Cut out food groups, but don’t expect them to go quietly
Time Out staff
‘Excuse me!’ a voice exclaims beside me. I glance to my left, where a buttery croissant gazes up at me.
I turn my head and stare intently ahead at the cashier. ‘Hello there,’ comes another seductive voice, this one from the cinnamon roll to my right. I take out my purse and hand over a Dhs20 note for my double-skinny-sugar-free-light-and-flavourless coffee, and turn quickly on my heel. ‘Hey!’ a louder voice calls behind me: I turn to see an enormous cheesecake bearing down on me behind the glass. I turn and break into a run, waves of tepid latte soaking my hand.

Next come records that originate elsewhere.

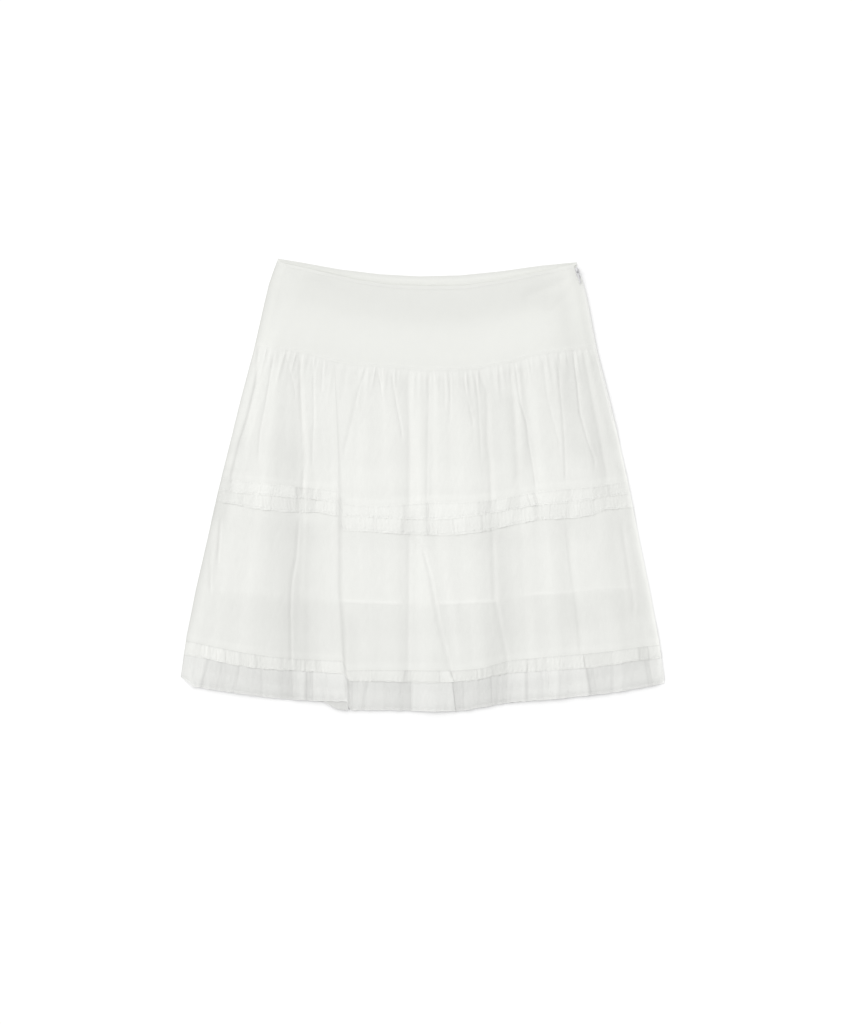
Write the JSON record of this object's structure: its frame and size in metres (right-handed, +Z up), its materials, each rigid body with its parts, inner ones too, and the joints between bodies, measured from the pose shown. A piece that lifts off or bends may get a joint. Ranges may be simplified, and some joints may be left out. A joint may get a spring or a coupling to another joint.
{
  "type": "tiered ruffle skirt",
  "caption": "Short A-line skirt laid flat: plain yoke, gathered tiers, double frill band, frilled hem ruffle and a side zip.",
  "frame": {"origin": "on the surface the skirt lies on, under the middle of its outline", "axes": "+X to the right of the front as seen from above, +Y from the hem towards the waist, +Z up out of the front"},
  "size_m": [0.5664, 0.5302, 0.0155],
  "materials": {
    "yoke_cotton": "smooth white cotton, close plain weave",
    "tier_cotton": "light white cotton voile, gathered",
    "frill_cotton": "sheer white cotton voile, crumpled",
    "lining_cotton": "plain white cotton lining",
    "zip_tape": "woven white zip tape and coil",
    "zip_metal": "small silver slider and pull tab"
  },
  "bodies": {
    "skirt": {"yoke_front": "yoke_cotton", "yoke_back": "yoke_cotton", "upper_tier_front": "tier_cotton", "upper_tier_back": "tier_cotton", "lower_tier_front": "tier_cotton", "lower_tier_back": "tier_cotton", "band_frill_upper_front": "frill_cotton", "band_frill_lower_front": "frill_cotton", "band_frill_upper_back": "frill_cotton", "band_frill_lower_back": "frill_cotton", "hem_frill_front": "frill_cotton", "hem_frill_back": "frill_cotton", "hem_ruffle_front": "frill_cotton", "hem_ruffle_back": "frill_cotton", "lining_front": "lining_cotton", "lining_back": "lining_cotton", "zip_tape": "zip_tape", "zip_slider": "zip_metal"},
    "pull_tab": {"zip_pull": "zip_metal"}
  },
  "joints": [
    {"name": "pull_tab_hinge", "type": "hinge", "parent": "skirt", "child": "pull_tab", "pos_m": [0.1814, 0.251, 0.0051], "axis": [-0.9703, -0.2419, 0], "range_deg": [0, 165]}
  ]
}
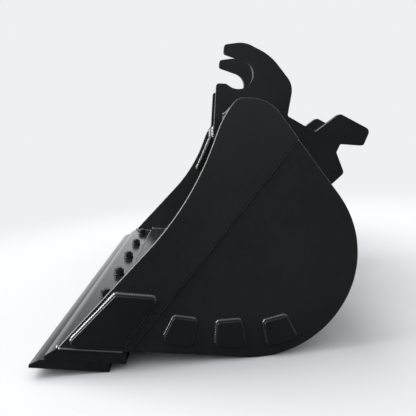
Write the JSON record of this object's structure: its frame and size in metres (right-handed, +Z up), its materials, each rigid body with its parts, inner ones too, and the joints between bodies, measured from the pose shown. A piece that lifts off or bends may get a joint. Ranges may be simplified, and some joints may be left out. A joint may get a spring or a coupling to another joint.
{
  "type": "excavator ditching bucket",
  "caption": "Wide black ditching bucket with a rolled shell, flat sides, a bolted cutting edge, side wear plates, heel pads and two hooked quick-coupler plates.",
  "frame": {"origin": "on the ground under the middle of the bucket, as it stands on the rear corner of its cutting edge and on its heel", "axes": "+Z up, +Y across towards the bucket's left for someone facing the mouth, +X from the cutting edge towards the back"},
  "size_m": [0.8358, 1.2206, 0.6774],
  "materials": {
    "side_paint": "semi-gloss black paint on flat plate",
    "shell_paint": "semi-gloss black paint on rolled plate",
    "hinge_paint": "semi-gloss black paint on flame-cut plate",
    "wear_paint": "semi-gloss black paint on wear plate",
    "edge_paint": "semi-gloss black paint on thick edge plate",
    "bolt_paint": "black paint over nuts and bolts"
  },
  "bodies": {
    "root": {"shell_plate": "shell_paint", "top_tube": "shell_paint", "hinge_cross_plate": "hinge_paint", "left_side_plate": "side_paint", "left_mouth_plate": "side_paint", "left_corner_gusset": "shell_paint", "left_hinge_plate": "hinge_paint", "left_side_wear_plate": "wear_paint", "left_heel_pad_1": "wear_paint", "left_heel_pad_2": "wear_paint", "left_heel_pad_3": "wear_paint", "right_side_plate": "side_paint", "right_mouth_plate": "side_paint", "right_corner_gusset": "shell_paint", "right_hinge_plate": "hinge_paint", "right_side_wear_plate": "wear_paint", "right_heel_pad_1": "wear_paint", "right_heel_pad_2": "wear_paint", "right_heel_pad_3": "wear_paint", "base_edge": "edge_paint", "cutting_edge": "edge_paint", "edge_bolt_1": "bolt_paint", "edge_washer_1": "bolt_paint", "edge_nut_1": "bolt_paint", "edge_bolt_2": "bolt_paint", "edge_washer_2": "bolt_paint", "edge_nut_2": "bolt_paint", "edge_bolt_3": "bolt_paint", "edge_washer_3": "bolt_paint", "edge_nut_3": "bolt_paint", "edge_bolt_4": "bolt_paint", "edge_washer_4": "bolt_paint", "edge_nut_4": "bolt_paint", "edge_bolt_5": "bolt_paint", "edge_washer_5": "bolt_paint", "edge_nut_5": "bolt_paint", "edge_bolt_6": "bolt_paint", "edge_washer_6": "bolt_paint", "edge_nut_6": "bolt_paint"}
  },
  "joints": []
}
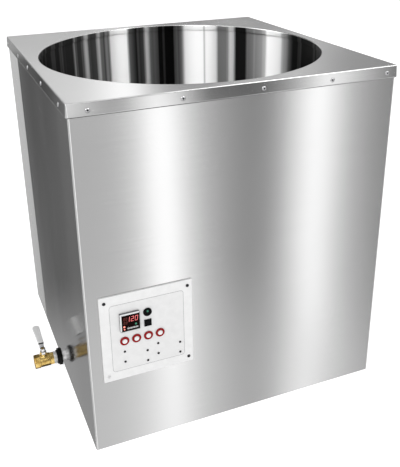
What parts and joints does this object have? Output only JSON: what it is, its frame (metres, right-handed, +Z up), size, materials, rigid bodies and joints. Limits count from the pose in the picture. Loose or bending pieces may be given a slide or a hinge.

Since embarking on my latest carb-free fad diet in the run-up to Dubai’s party season, I’ve found that food now talks to me. Except it’s not really talking: it’s screaming. And it’s not broccoli howling my name. It’s the new festive muffins on display when I pick up my joyless coffee, it’s the oozing cheese manakish where I fork through tabbouleh at lunch, and it’s the rows and rows of fresh, warm rolls lining the bakery in Spinneys, which chant my name in chorus as I peruse the nearby cabbages.
It’s well documented that it’s easy to gain weight when living in Dubai. And in some instances, the offer and acceptance of food can involve all kinds of cultural etiquette, which makes absurd, self-invented diets such as mine even harder to stick to. Add to that the fact that I struggle with commitment (I recently embarked on a determined effort to make the most of my pool during the beautiful weather, which lasted a not-so-determined four days) and it winds up something of a personal Everest.
But until December 21, I have taken a vow of abstinence: no refined sugars or carbohydrates for me, thanks. And with many Dubaians wanting to look svelte when they jet home to see loved ones or hit the city’s swanky festive dos, I’m unlikely to be alone.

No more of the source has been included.